[Entries with model source code]
--- start ---
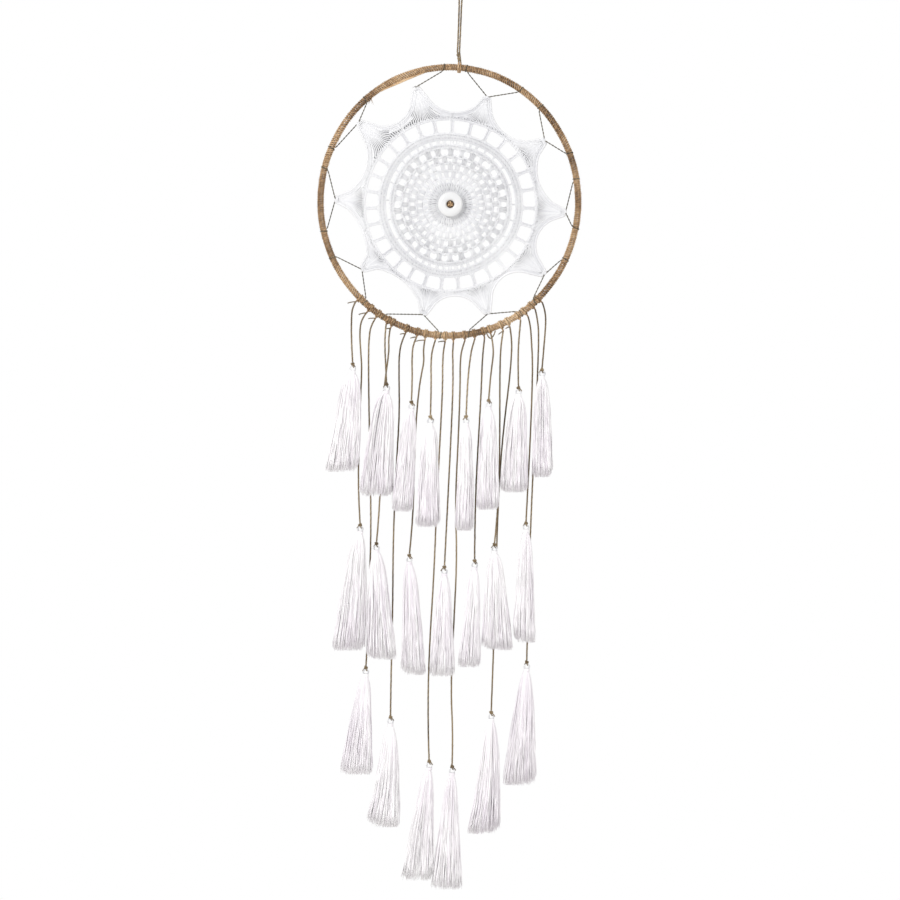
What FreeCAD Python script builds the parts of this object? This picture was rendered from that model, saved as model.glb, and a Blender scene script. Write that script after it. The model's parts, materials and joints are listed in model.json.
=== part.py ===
"""Dream catcher: a wrapped hoop with a crocheted doily laced into it, hung from a cord loop,
with three rows of white tassels on jute strings below.

Frame: millimetres, +Z up, +X to the right seen from the front, +Y to the back. The origin is
the bearing point of the hanging loop, where its inner top rests on a nail.
"""

import FreeCAD, Part
import Sketcher
import math
import os

from FreeCAD import Placement, Rotation, Vector

doc = FreeCAD.newDocument("dream_catcher")

# ------------------------------------------------------------------ driving dimensions

SIZES = [
    ("hoop_centre_x", -14.0),
    ("hoop_centre_z", -268.0),
    ("hoop_half_width", 143.0),
    ("hoop_half_height", 149.0),
    ("wire_diameter", 4.0),
    ("wrap_thickness", 2.1),
    ("doily_centre_x", -13.0),
    ("doily_centre_z", -271.5),
    ("doily_thickness", 2.0),
    ("doily_disc_radius", 97.0),
    ("doily_seam_gap", 0.05),
    ("doily_middle_hole", 8.0),
    ("tip_length", 16.0),
    ("tip_base", 19.0),
    ("tip_width", 5.0),
    ("point_eye_radius", 2.6),
    ("point_eye_hole", 1.3),
    ("window_count", 30),
    ("window_low", 80.5),
    ("window_high", 94.5),
    ("window_width", 14.0),
    ("window_offset", 2.0),
    ("small_hole_count", 60),
    ("small_hole_ring", 69.5),
    ("small_hole_diameter", 4.4),
    ("mesh_hole_count", 30),
    ("mesh_outer_ring", 57.0),
    ("mesh_outer_diameter", 8.0),
    ("mesh_middle_ring", 47.5),
    ("mesh_middle_diameter", 6.4),
    ("mesh_inner_ring", 39.5),
    ("mesh_inner_diameter", 5.0),
    ("bead_diameter", 28.0),
    ("bead_hole", 8.0),
    ("bead_thickness", 9.0),
    ("bead_edge_radius", 3.0),
    ("bead_gap", 1.0),
    ("tie_knot_radius", 3.4),
    ("tie_thread_diameter", 1.6),
    ("tie_back_radius", 6.0),
    ("tie_back_thickness", 2.0),
    ("lacing_diameter", 1.2),
    ("lacing_clearance", 0.35),
    ("lacing_step", 0.5),
    ("lacing_back_reach", 8.0),
    ("lacing_straight_run", 7.2),
    ("string_diameter", 2.0),
    ("hitch_clearance", 0.15),
    ("hitch_turn_spacing", 2.2),
    ("string_gap", 0.35),
    ("side_angle", 35.0),
    ("hanger_diameter", 2.0),
    ("hanger_knot_radius", 2.3),
    ("tassel_knot_radius", 2.0),
    ("tassel_gap", 0.3),
    ("tassel_part_gap", 0.2),
    ("loop_ring_radius", 2.6),
    ("loop_thread_radius", 0.5),
    ("binding_radius", 2.8),
    ("binding_height", 4.0),
    ("neck_half_width", 3.0),
    ("neck_half_depth", 2.6),
    ("shoulder_share", 0.3),
    ("shoulder_fullness", 0.62),
    ("hem_half_depth", 7.0),
    ("front_row_depth", -11.0),
    ("middle_row_depth", 0.0),
    ("back_row_depth", 9.0),
]

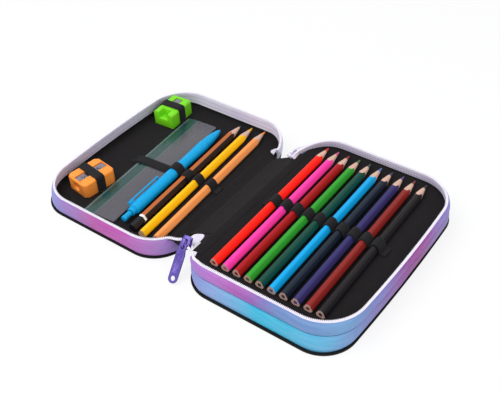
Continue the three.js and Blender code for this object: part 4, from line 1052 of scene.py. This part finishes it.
near_patch = [(3.5, -57.5), (20.5, -58.5), (23.5, -79), (15, -72.5), (3.5, -66)]
piece("near_tape_patch", patch(soft_corners(near_patch), on_flap, 1.5, 2.2), [white_tape.material],
      "spine_flap", ["near_tape_end"])
far_patch = [(-109.8, 74), (-106.6, 82.5), (-101.2, 76.5), (-100.8, 70.8)]
piece("far_tape_patch",
      patch(soft_corners(far_patch), lambda x, y, z: Vector((x, y, z + 2.2 * max(0, x + 103.2))), 7.3, 8.1),
      [white_tape.material], "lid", ["far_tape_end"])
crease = [(FOLD_LOW.x - CREASE_FROM_FOLD, y, LID_FLOOR + 0.1) for y in range(-64, 74, 4)]
stitches("lid_crease_stitches", crease, "lid", black_thread)
for name, along in (("low", 2.6), ("high", flap_length - 2.6)):
    seam = [on_flap(along, y, 2.12) for y in range(-56, 66, 4)]
    stitches(f"spine_{name}_stitches", seam, "spine_flap", black_thread)

# %% [markdown]
# ## Pencils
# A coloured pencil here is a rounded triangle in section. Sharpening turns it down to a cone: at each
# station the wood is as wide as the cone or the barrel, whichever is less. Where the cone wins there is bare
# wood, and the edge between them comes out in the scallops of a real sharpened pencil. The finish of
# each face follows from the same comparison, so no boolean or texture is needed.

# %% Sections and the sharpened form


def triangle_section(grow=0.0, arc=8, flat=4):
    """The rounded triangle, apex up, as points round its centre."""
    points = []
    for direction in (90, 210, 330):
        centre = Vector((math.cos(math.radians(direction)), math.sin(math.radians(direction)))) * 1.9
        for i in range(arc + 1):
            a = math.radians(direction - 60 + 120 * i / arc)
            points.append(centre + Vector((math.cos(a), math.sin(a))) * (2.3 + grow))
    full = []
    for i, p in enumerate(points):
        q = points[(i + 1) % len(points)]
        parts = flat if (q - p).length > 1.5 else 1
        full += [p.lerp(q, j / parts) for j in range(parts)]
    return full


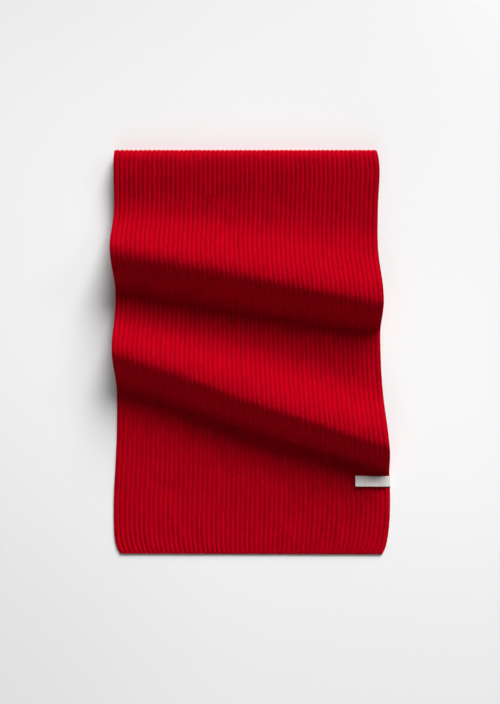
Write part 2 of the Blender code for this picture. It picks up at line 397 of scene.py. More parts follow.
def plan_and_height(u, v):
    """y and z of the middle surface, before its creases."""
    first = Wave(*(smooth_line(PLACES, column, u) for column in FIRST_WAVE))
    second = Wave(*(smooth_line(PLACES, column, u) for column in SECOND_WAVE))
    second = second._replace(
        crest=second.crest - LATE_CREST * u**4,
        south=second.south + LIFTED_END * u**12,
    )
    k = np.clip(np.floor(v), 0, SPANS - 1).astype(int)
    t = v - k
    crown = middle_under(ROLL_TOP)
    angle = np.pi * (t - 0.5)
    left_over = np.clip(1 - t, 0, 1)
    back = left_over**CREST_CROWDING
    to_hem = 1 - left_over**HEM_CROWDING
    first_top = middle_under(first.top)
    second_top = middle_under(second.top)
    y = (
        straight(LAP_START, ROLL_Y, t),
        ROLL_Y + (ROLL_REACH + ROLL_FULLER) * np.cos(angle),
        straight(ROLL_Y, first.crest + first.north, t),
        first.crest + first.north * back,
        first.crest - first.south * t,
        straight(first.crest - first.south, second.crest + second.north, t),
        second.crest + second.north * back,
        second.crest - second.south * t,
        straight(second.crest - second.south, -LENGTH / 2 - HEM_FURTHER, to_hem),
    )
    z = (
        ON_FLOOR + 0 * t,
        (crown + ON_FLOOR) / 2 + (crown - ON_FLOOR) / 2 * np.sin(angle),
        straight(crown, ON_STACK, ease(t)),
        straight(ON_STACK, first_top, dune(back)),
        straight(first_top, ON_STACK, ease(t)),
        ON_STACK + 0 * t,
        straight(ON_STACK, second_top, dune(back)),
        straight(second_top, ON_FLOOR, ease(t)),
        ON_FLOOR + 0 * t,
    )
    y, z = np.choose(k, y), np.choose(k, z)
    for wave in (first, second):
        settle = CREST_SETTLE * (1 + SETTLE_RIGHT * u**3)
        z = z - (k > 2) * settle * np.exp(-((y - wave.crest) / CREST_ROUND) ** 2)
    return y, z


def ripple(x, y, waves):
    """A smooth irregular field at x, y, from a few slanting waves."""
    total = 0
    for length, turn, phase, share in waves:
        a = math.radians(turn)
        total = total + share * np.sin(2 * np.pi * (x * math.cos(a) + y * math.sin(a)) / length + phase)
    return total


def creased(x, y):
    """How far the creases and the cloth's own soft swell lift it at x, y."""
    lift = SWELL * (1 + ripple(x, y, SWELL_WAVES))
    for c in CREASES:
        a = math.radians(c.turn)
        along = (x - c.x) * math.cos(a) + (y - c.y) * math.sin(a)
        across = (y - c.y) * math.cos(a) - (x - c.x) * math.sin(a)
        lift = lift + c.height * np.exp(-((along / c.length) ** 2) - (across / c.width) ** 2)
    return lift


def middle_surface(u, v, wander=0.0, creases=0.0):
    """Points of the middle surface, as an array with x, y, z last."""
    y, z = plan_and_height(u, v)
    corner = CORNER_INSET * np.clip(1 - (y + LENGTH / 2) / CORNER_LENGTH, 0, 1) ** 2
    left = smooth_line(SIDES_Y, LEFT_SIDE, y) - MIDDLE + EDGE_INSET + corner
    right = smooth_line(SIDES_Y, RIGHT_SIDE, y) - MIDDLE - EDGE_INSET - corner
    x = left + (right - left) * u
    inside = np.clip(np.minimum(u, 1 - u) * 12, 0, 1)
    lying = np.clip(v - CREASES_FROM, 0, 1) * np.clip((y + LENGTH / 2) / HEM_STEADY, 0, 1)
    x = x + wander * inside * ripple(x, y + 0.6 * z, WANDER_WAVES)
    z = z + creases * lying * creased(x, y)
    return np.stack([x, y, z], axis=-1)


def unit(vectors):
    return vectors / np.linalg.norm(vectors, axis=-1, keepdims=True)


def stretch_frame(u, v):
    """Points of the middle surface and their directions: outward, across to u = 1, and along to the hem."""
    knit = bpy.context.scene.scarf_knit

    def moved(by_u, by_v):
        place = np.clip(u + by_u, 0, 1), np.clip(v + by_v, 0, LAST_V)
        return middle_surface(*place, knit.wander, knit.crease_share)

    across = unit(moved(2e-4, 0) - moved(-2e-4, 0))
    along = unit(moved(0, 2e-3) - moved(0, -2e-3))
    return moved(0, 0), unit(np.cross(along, across)), across, along


def lengths_along(points):
    """The length of a line of points from its start to each of them."""
    steps = np.linalg.norm(np.diff(points, axis=0), axis=1)
    return np.concatenate([[0], np.cumsum(steps)])


# Meshes


def linked(name, data):
    """An object with this mesh, lens or light, in the scene."""
    made = bpy.data.objects.new(name, data)
    bpy.context.scene.collection.objects.link(made)
    return made


def plain_object(name, points, faces=(), edges=(), material=None):
    mesh = bpy.data.meshes.new(name)
    mesh.from_pydata(np.asarray(points).reshape(-1, 3).tolist(), list(edges), list(faces))
    if material:
        mesh.materials.append(material)
    return linked(name, mesh)


def give(mesh, **attributes):
    """Stores a number or a vector for each of the mesh's points, under each name."""
    for name, values in attributes.items():
        vector = np.size(values) == 3 * len(mesh.vertices)
        made = mesh.attributes.new(name, "FLOAT_VECTOR" if vector else "FLOAT", "POINT")
        made.data.foreach_set("vector" if vector else "value", np.asarray(values, np.float32).ravel())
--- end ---
**Direction**
From the entries above, copy out every line where the string "parts" appears.

**Exercise output**
What FreeCAD Python script builds the parts of this object? This picture was rendered from that model, saved as model.glb, and a Blender scene script. Write that script after it. The model's parts, materials and joints are listed in model.json.
        parts = flat if (q - p).length > 1.5 else 1
        full += [p.lerp(q, j / parts) for j in range(parts)]
Write part 2 of the Blender code for this picture. It picks up at line 397 of scene.py. More parts follow.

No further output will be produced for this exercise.